Waymo can do that, probably. One of the reasons that they are so far in the lead of the rest of the industry is that they have far, far more resources to devote to the problem, and can afford to be far, far more patient. But the fact of these investigations is a priori evidence that while Waymo may be closer to real deployments than any of the other players in the space, and may be closer to deployments than they have ever been before, the moment where these vehicles switch from an ongoing technology development effort to an attempt to prove that these vehicles can work as a business remains far in the future.
I talked in this newsletter about one class of accidents mentioned, but the linked article mentions another: a Waymo drove slowly into a chain link fence, almost like it couldn't see it. That's because it probably couldn't. Chain-link fences, again, are a challenge that's deceptively hard. The way that autonomous cars see the world is via collections of sensors including—most notably for our purposes—cameras and lidar. Cameras can be very good at understanding the world but the algorithms for extracting semantic information from them are hard, and they're relatively low resolution: at the speeds cars need to go, very often features of interest in the surrounding world will be contained in areas with very few pixels, sometimes as few as a couple hundred. At that resolution it is very difficult to distinguish anything, and particularly objects that don't have a strong shape. For this reason the primary sensor that most autonomous cars—and especially Waymo cars—use is lidar. Lidar is good in all kinds of light conditions and returns accurate sensor readings (the collection of laser reflections a lidar creates; it's called a "point cloud"). The problem with lidar is that it only works on solid objects; if the laser goes through an object the lidar will simply never know its there. Chain-link fences, for all that they are effective and ubiquitous barriers, are mostly empty space. To a lidar, they barely exist at all. Cameras aren't much better. This, again, is a problem that seems simple (and is, even in self-driving cars, probably easier than construction zones) but resolves to an almost infinite complexity the more you try to engineer around it. Autonomous driving, at this point, is nothing BUT this kind of problem.

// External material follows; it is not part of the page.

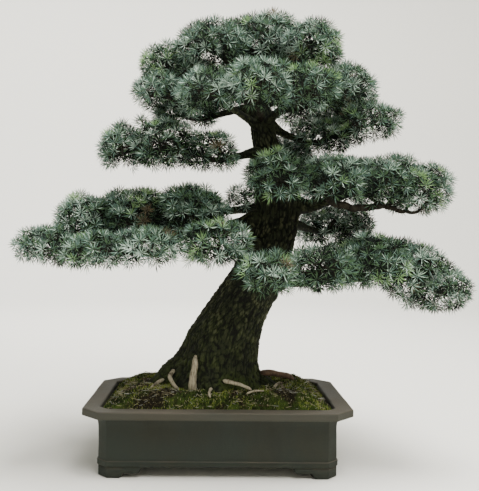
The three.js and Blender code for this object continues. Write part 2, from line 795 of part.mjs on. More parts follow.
// Nodes along the stem that twigs can spring from, with their way back to its foot.
function stemNodes(mass) {
  const curve = new THREE.CatmullRomCurve3(mass.stem, false, 'centripetal');
  const length = curve.getLength();
  const count = Math.max(3, Math.round(length / 22));
  const nodes = [];
  for (let i = 1; i <= count; i += 1) {
    const share = i / count;
    const point = curve.getPointAt(share);
    if (mass.bough || shellShare(point, mass, outerHalf) < 1) {
      nodes.push({ point, way: share * length });
    }
  }
  return nodes;
}

// Two unit vectors square to an axis and to each other.
function crossAxes(axis) {
  const side = Math.abs(axis.x) > 0.8 ? new THREE.Vector3(0, 1, 0) : new THREE.Vector3(1, 0, 0);
  const first = side.cross(axis).normalize();
  return [first, axis.clone().cross(first)];
}

// A sprig is a three-sided twig that widens into a slim core. Each face of the core is raised to a needle
// spike that ends at the tuft's reach, and so is the core's top.
function sprigSolid(root, site, axis, turn) {
  const along = site.point.clone().sub(root).normalize();
  const [first, second] = crossAxes(along);
  const reach = site.reach;
  const step = (2 * Math.PI) / 3;
  const radial = (share) => {
    const angle = turn + share * step;
    return first.clone().multiplyScalar(Math.cos(angle)).addScaledVector(second, Math.sin(angle));
  };
  const neck = site.point.clone().addScaledVector(along, -reach * TUFT.neck);
  const points = [];
  for (let i = 0; i < 3; i += 1) {
    points.push(root.clone().addScaledVector(radial(i), GROWTH.twigRadii[0]));
  }
  for (let i = 0; i < 3; i += 1) {
    points.push(neck.clone().addScaledVector(radial(i), GROWTH.twigRadii[1]));
  }
  for (let i = 0; i < 3; i += 1) {
    points.push(site.point.clone().addScaledVector(radial(i + 0.5), reach * TUFT.core));
  }
  points.push(site.point.clone().addScaledVector(axis, reach * TUFT.topShare));
  const faces = [0, 2, 1];
  const spike = (a, b, c, tilt, share) => {
    const middle = points[a].clone().add(points[b]).add(points[c]).divideScalar(3);
    const out = middle.sub(site.point).normalize();
    const flat = out.clone().addScaledVector(axis, -out.dot(axis)).normalize();
    const tip = site.point.clone()
      .addScaledVector(axis, Math.cos(tilt) * reach * share)
      .addScaledVector(flat, Math.sin(tilt) * reach * share);
    const index = points.push(tip) - 1;
    faces.push(a, b, index, b, c, index, c, a, index);
  };
  for (let i = 0; i < 3; i += 1) {
    const next = (i + 1) % 3;
    const before = (i + 2) % 3;
    faces.push(i, next, 3 + next, i, 3 + next, 3 + i);
    faces.push(3 + i, 3 + next, 6 + i);
    spike(3 + i, 6 + i, 6 + before, TUFT.middleTilt, TUFT.middleShare);
    spike(6 + i, 6 + next, 9, TUFT.upperTilt, 1);
  }
  const geometry = new THREE.BufferGeometry().setFromPoints(points);
  geometry.setIndex(faces);
  return solidFrom(geometry);
}

// The node that the shortest way leads from, counting the way back to the foot of the stem.
function bestNode(nodes, point) {
  let best = nodes[0];
  let least = Infinity;
  for (const node of nodes) {
    const cost = node.point.distanceTo(point) + GROWTH.balance * node.way;
    if (cost < least) {
      least = cost;
      best = node;
    }
  }
  return best;
}

function sphereAround(solid) {
  const box = solid.boundingBox();
  const low = vector(box.min);
  const high = vector(box.max);
  const centre = low.clone().add(high).multiplyScalar(0.5);
  return { centre, radius: high.distanceTo(low) / 2 };
}

function obstacle(owner, solid) {
  return { owner, solid, sphere: sphereAround(solid) };
}

function isClear(solid, owner, obstacles) {
  const own = sphereAround(solid);
  return obstacles.every((other) => {
    if (other.owner === owner) {
      return true;
    }
    const apart = own.centre.distanceTo(other.sphere.centre);
    if (apart > own.radius + other.sphere.radius + GROWTH.clearance) {
      return true;
    }
    return solid.minGap(other.solid, 2 * GROWTH.clearance) >= GROWTH.clearance;
  });
}

// The sprig of one site. Where it would touch a limb or another mass it is tried smaller, then skipped.
function growSite(mass, site, nodes, random, obstacles) {
  const node = bestNode(nodes, site.point);
  const along = site.point.clone().sub(node.point);
  const length = along.length();
  along.normalize();
  const root = node.point.clone().addScaledVector(along, -GROWTH.twigRadii[0]);
  const axis = along.clone().multiplyScalar(0.5).addScaledVector(site.normal, 0.6);
  axis.z += 0.55;
  axis.normalize();
  const turn = 2 * Math.PI * random();
  for (const share of GROWTH.smaller) {
    const sprig = sprigSolid(root, { point: site.point, reach: site.reach * share }, axis, turn);
    if (isClear(sprig, mass.name, obstacles)) {
      const fork = node.point.clone().addScaledVector(along, length * GROWTH.forkShare);
      nodes.push({ point: fork, way: node.way + length * GROWTH.forkShare });
      obstacles.push(obstacle(mass.name, sprig));
      return [sprig];
    }
  }
  return [];
}

function growFoliage(masses, limbs) {
  const random = seededRandom(GROWTH.seed);
  const obstacles = limbs.map((limb) => obstacle(limb.name, limb.solid));
  const solids = new Map();
  tuftSites(masses, random);
  for (const mass of masses.values()) {
    mass.stem = stemOf(mass);
    mass.stemSolid = stemSolid(mass, trunkLoft(GAP));
    obstacles.push(obstacle(mass.name, mass.stemSolid));
  }
  for (const mass of masses.values()) {
    const nodes = stemNodes(mass);
    const foot = mass.stem[0];
    const parts = [mass.stemSolid];
    mass.sites.sort((a, b) => a.point.distanceTo(foot) - b.point.distanceTo(foot));
    for (const site of mass.sites) {
      parts.push(...growSite(mass, site, nodes, random, obstacles));
    }
    solids.set(mass.name, largestPiece(wasm.Manifold.union(parts)));
  }
  return solids;
}

// Materials.

function clayMaterial() {
  return new THREE.MeshStandardMaterial({
    name: 'unglazed_clay',
    color: 0x4b4a42,
    roughness: 0.85,
    metalness: 0,
  });
}

function mossMaterial() {
  return new THREE.MeshStandardMaterial({
    name: 'moss_and_soil',
    color: 0x4a5328,
    roughness: 0.95,
    metalness: 0,
  });
}

function barkMaterial() {
  return new THREE.MeshStandardMaterial({
    name: 'bark',
    color: 0x302a22,
    roughness: 0.9,
    metalness: 0,
  });
}

function needleMaterial() {
  return new THREE.MeshStandardMaterial({
    name: 'needles',
    color: 0x5c7566,
    roughness: 0.7,
    metalness: 0,
  });
}

// Assembly.

function addPiece(group, name, solid, material) {
  const mesh = new THREE.Mesh(geometryFrom(solid), material);
  mesh.name = name;
  group.add(mesh);
}

function buildTree() {
  const tree = new THREE.Group();
  const masses = new Map(MASSES.map((mass) => [mass.name, { ...mass }]));
  const soil = soilSolid();
  const trunk = trunkSolid(soil);
  const boughs = growBoughs(masses);
  const limbs = [{ name: 'trunk', solid: trunk }];
  boughs.forEach((bough, name) => limbs.push({ name, solid: bough.solid }));
  addPiece(tree, 'pot', potSolid(), clayMaterial());
  addPiece(tree, 'soil', soil, mossMaterial());
  limbs.forEach((limb) => addPiece(tree, limb.name, limb.solid, barkMaterial()));
  growFoliage(masses, limbs).forEach((solid, name) => addPiece(tree, name, solid, needleMaterial()));
  return tree;
}

// The middle of the whole box stands over x = y = 0, with the feet on z = 0.
function centred(tree) {
  const box = new THREE.Box3().setFromObject(tree);
  const middle = box.getCenter(new THREE.Vector3());
  tree.position.set(-middle.x, -middle.y, -box.min.z);
  tree.updateMatrixWorld(true);
  return tree;
}

const group = centred(buildTree());

export default group;
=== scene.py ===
"""Looks of a cedar bonsai in a rectangular unglazed pot with cut corners.

Sizes are metres. Plans are written in the pot's own frame: x to the right, y to the back and z up from
the level of the feet, in the middle of the pot. Every mesh is moved from there into the frame of the
solids, where the pot's box gives the place.
"""

import json
import logging
import math
from dataclasses import dataclass, field
from enum import Enum
from typing import Sequence

import bpy
import numpy as np
from mathutils import Matrix, Vector
from numpy.linalg import norm

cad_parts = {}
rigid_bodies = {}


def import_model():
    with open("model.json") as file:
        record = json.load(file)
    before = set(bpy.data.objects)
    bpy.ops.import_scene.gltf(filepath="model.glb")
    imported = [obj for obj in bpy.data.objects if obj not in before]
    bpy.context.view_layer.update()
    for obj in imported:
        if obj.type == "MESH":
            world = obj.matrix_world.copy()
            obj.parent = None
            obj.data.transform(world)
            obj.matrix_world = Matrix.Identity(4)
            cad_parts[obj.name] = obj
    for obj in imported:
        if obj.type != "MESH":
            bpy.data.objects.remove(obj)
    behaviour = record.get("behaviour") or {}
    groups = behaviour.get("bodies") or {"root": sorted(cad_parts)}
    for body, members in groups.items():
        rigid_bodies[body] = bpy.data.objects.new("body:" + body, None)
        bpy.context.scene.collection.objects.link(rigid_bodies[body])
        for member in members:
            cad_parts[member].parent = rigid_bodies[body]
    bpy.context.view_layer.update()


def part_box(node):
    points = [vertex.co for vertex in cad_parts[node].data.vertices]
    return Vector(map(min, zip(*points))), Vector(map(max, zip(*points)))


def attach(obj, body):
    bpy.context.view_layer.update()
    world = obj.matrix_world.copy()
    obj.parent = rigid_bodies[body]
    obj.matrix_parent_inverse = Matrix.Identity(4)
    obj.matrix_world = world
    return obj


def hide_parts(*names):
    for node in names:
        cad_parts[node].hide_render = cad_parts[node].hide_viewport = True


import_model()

Array = np.ndarray
Pair = tuple[float, float]
Triple = tuple[float, float, float]
Random = np.random.Generator
Socket = bpy.types.NodeSocket
Material = bpy.types.Material

LOG = logging.getLogger("bonsai")
BODY = "root"
GOLDEN_TURN = math.pi * (3.0 - math.sqrt(5.0))
WORD = np.uint64(0xFFFFFFFF)
MOST_TRIANGLES = 195_000
UP = np.array([0.0, 0.0, 1.0])


# Numbers, noise and curves.


def srgb(red: int, green: int, blue: int) -> tuple[float, float, float, float]:
    """A colour given in screen values from 0 to 255, as linear light with full cover.

    Args:
        red: Share of red.
        green: Share of green.
        blue: Share of blue.

    Returns:
        Red, green, blue and cover, each from 0 to 1.
    """
    shares = np.array([red, green, blue]) / 255.0
    linear = np.where(shares <= 0.04045, shares / 12.92, ((shares + 0.055) / 1.055) ** 2.4)
    return (*(float(value) for value in linear), 1.0)


def unit(vectors: Array) -> Array:
    """Vectors of length one along the given ones."""
    return vectors / np.maximum(norm(vectors, axis=-1, keepdims=True), 1e-12)


def ease(share: Array) -> Array:
    """A share from 0 to 1 that starts and ends level: 3 s^2 - 2 s^3."""
    held = np.clip(share, 0.0, 1.0)
    return held * held * (3.0 - 2.0 * held)


def seeded_numbers(seed: int, count: int) -> Array:
    """Even random numbers from 0 to 1, in the order in which the source of the solids draws them.

    Each starts as a 32-bit word, stepped by a fixed amount, that is then mixed by shifts and products.

    Args:
        seed: The first word.
        count: How many numbers are drawn.

    Returns:
        The numbers, one after the other.
    """
    steps = np.arange(1, count + 1, dtype=np.uint64)
    word = (np.uint64(seed) + steps * np.uint64(0x6D2B79F5)) & WORD
    word = ((word ^ (word >> np.uint64(15))) * (word | np.uint64(1))) & WORD
    mixed = ((word ^ (word >> np.uint64(7))) * (word | np.uint64(61))) & WORD
    word = word ^ ((word + mixed) & WORD)
    return ((word ^ (word >> np.uint64(14))) & WORD) / 2.0**32


def cell_hash(cells: Array, seed: int) -> Array:
    """A fixed number from 0 to 1 for each whole-number cell.

    Args:
        cells: Whole numbers, with x, y and z last.
        seed: Picks one of many such fields.

    Returns:
        One number a cell.
    """
    wide = cells.astype(np.int64).astype(np.uint64)
    word = wide[..., 0] * np.uint64(73856093) ^ wide[..., 1] * np.uint64(19349663)
    word = (word ^ wide[..., 2] * np.uint64(83492791) ^ np.uint64(seed * 2654435761)) & WORD
    word = ((word ^ (word >> np.uint64(16))) * np.uint64(0x45D9F3B)) & WORD
    word = ((word ^ (word >> np.uint64(16))) * np.uint64(0x45D9F3B)) & WORD
    return ((word ^ (word >> np.uint64(16))) & WORD) / 2.0**32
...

There's a jokey truism in software development that the first 90% of the problem takes 90% of the time, and then the last 10% of the problem takes 90% of the time. Autonomous driving is like the fractal version of that. Every last 10% takes 90% of the time, and every last 10% of that 10% also takes 90% of the time. Will Waymo eventually crack it, and get to the point of testing whether robotaxis are a viable business model? I am not sure I'd bet against it--they have all the money and all the time--but I'm certain I'd be unhappy if I had to bet ON it.